*Given information*.
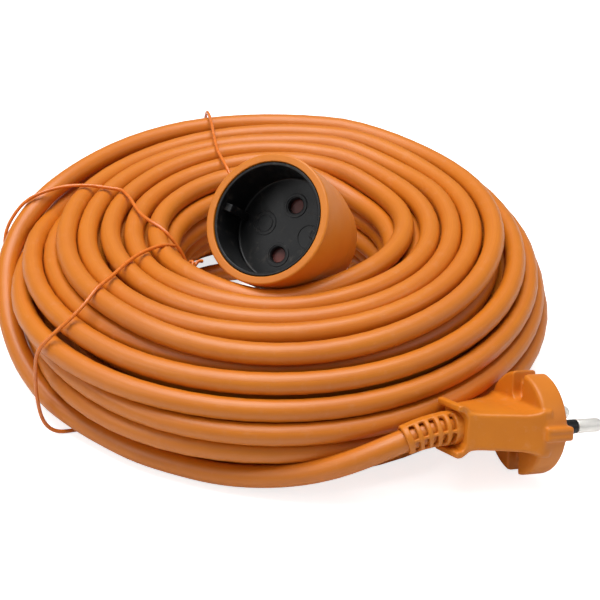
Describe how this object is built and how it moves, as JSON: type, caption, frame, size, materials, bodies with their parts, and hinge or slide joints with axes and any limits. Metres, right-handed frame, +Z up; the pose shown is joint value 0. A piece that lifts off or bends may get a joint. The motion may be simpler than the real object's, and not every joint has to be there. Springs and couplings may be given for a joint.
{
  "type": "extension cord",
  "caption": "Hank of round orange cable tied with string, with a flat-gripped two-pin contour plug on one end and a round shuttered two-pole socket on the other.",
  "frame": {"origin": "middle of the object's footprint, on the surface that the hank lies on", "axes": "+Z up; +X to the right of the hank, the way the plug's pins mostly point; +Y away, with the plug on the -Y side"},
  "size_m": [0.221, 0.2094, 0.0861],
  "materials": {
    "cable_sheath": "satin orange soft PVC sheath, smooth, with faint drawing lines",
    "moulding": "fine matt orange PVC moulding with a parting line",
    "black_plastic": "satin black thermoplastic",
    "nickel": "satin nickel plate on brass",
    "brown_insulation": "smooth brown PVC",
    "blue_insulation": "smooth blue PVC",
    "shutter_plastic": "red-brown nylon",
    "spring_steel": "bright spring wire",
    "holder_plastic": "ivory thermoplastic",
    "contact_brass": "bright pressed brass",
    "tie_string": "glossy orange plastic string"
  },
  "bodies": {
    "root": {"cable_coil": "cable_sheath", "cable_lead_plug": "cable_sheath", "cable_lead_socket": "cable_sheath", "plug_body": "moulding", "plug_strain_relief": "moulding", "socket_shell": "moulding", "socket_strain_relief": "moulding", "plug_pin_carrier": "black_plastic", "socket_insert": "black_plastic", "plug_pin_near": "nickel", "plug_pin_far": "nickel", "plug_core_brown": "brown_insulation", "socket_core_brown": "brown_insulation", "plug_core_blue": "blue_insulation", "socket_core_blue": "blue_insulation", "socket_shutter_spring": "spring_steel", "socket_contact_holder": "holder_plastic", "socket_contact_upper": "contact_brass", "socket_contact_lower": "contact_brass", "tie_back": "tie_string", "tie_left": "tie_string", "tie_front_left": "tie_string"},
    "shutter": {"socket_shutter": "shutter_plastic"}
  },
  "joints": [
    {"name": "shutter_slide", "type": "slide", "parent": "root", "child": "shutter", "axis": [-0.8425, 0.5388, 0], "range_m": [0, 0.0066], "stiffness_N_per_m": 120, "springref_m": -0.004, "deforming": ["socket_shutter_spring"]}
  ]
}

---

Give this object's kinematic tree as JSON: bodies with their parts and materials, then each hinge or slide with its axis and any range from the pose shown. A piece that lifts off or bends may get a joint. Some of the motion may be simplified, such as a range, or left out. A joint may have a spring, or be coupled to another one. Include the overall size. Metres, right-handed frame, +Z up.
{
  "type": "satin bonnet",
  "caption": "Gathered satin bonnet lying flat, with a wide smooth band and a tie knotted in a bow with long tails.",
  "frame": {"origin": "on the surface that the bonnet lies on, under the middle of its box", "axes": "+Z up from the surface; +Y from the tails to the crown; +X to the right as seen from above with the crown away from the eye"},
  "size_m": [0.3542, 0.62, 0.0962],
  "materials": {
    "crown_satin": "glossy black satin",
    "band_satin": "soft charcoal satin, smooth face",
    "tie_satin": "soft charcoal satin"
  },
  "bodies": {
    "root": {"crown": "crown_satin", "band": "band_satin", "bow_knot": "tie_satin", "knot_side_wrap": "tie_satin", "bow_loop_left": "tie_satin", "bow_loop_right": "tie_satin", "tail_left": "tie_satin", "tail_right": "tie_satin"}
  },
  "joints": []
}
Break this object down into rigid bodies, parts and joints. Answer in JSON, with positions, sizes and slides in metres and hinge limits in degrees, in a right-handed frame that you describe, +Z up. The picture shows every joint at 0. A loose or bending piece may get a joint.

*Challenge*. Search the records above for the string "axes". Copy every line that contains it.

*Answer to the exercise*.
Describe how this object is built and how it moves, as JSON: type, caption, frame, size, materials, bodies with their parts, and hinge or slide joints with axes and any limits. Metres, right-handed frame, +Z up; the pose shown is joint value 0. A piece that lifts off or bends may get a joint. The motion may be simpler than the real object's, and not every joint has to be there. Springs and couplings may be given for a joint.
  "frame": {"origin": "middle of the object's footprint, on the surface that the hank lies on", "axes": "+Z up; +X to the right of the hank, the way the plug's pins mostly point; +Y away, with the plug on the -Y side"},
  "frame": {"origin": "on the surface that the bonnet lies on, under the middle of its box", "axes": "+Z up from the surface; +Y from the tails to the crown; +X to the right as seen from above with the crown away from the eye"},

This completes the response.